2. **调度逻辑**：跳过 `last_batch` 合并可能在高并发下引入调度不一致性，需验证复杂调度场景。
3. **backend 依赖**：强制 `flashmla_sparse` backend 可能限制硬件兼容性或引入 backend 特定 bug。
4. **类型兼容性**：`seq_lens` 支持多类型需确保调用方一致，避免类型转换错误。

**影响分析**：
- 对用户：透明优化，hisparse 性能潜在提升，但依赖正确配置。
- 对系统：提升 hisparse 资源利用效率，调度更稳定；影响范围限于 hisparse 相关模块，程度中等。

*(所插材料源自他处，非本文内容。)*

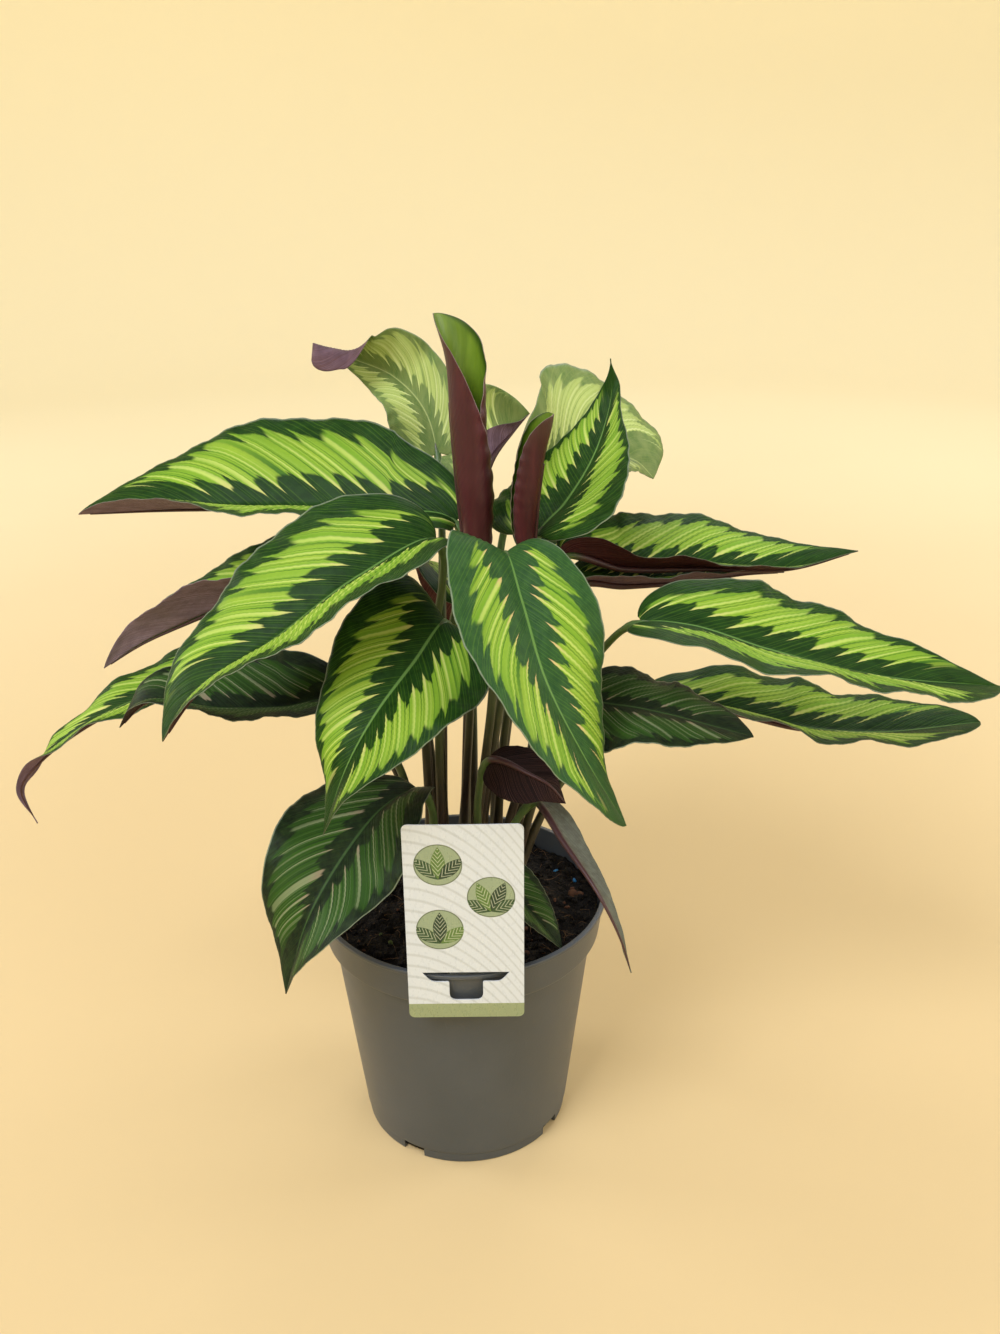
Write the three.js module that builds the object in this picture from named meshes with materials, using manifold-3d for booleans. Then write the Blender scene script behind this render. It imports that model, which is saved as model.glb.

- 对团队：代码更清晰，但需适应新内存布局和调度规则，可能增加维护学习曲线。

# 关联脉络
从近期 PR 历史分析，未发现直接修改相同文件或讨论中提及的关联 PR。但 hisparse 作为 jit-kernel 和调度相关组件，可能与其他性能优化 PR（如 #21604 融合内核）有间接技术关联，上下文不足无法确认具体脉络。此 PR 独立演进，聚焦 hisparse 内部重构和优化。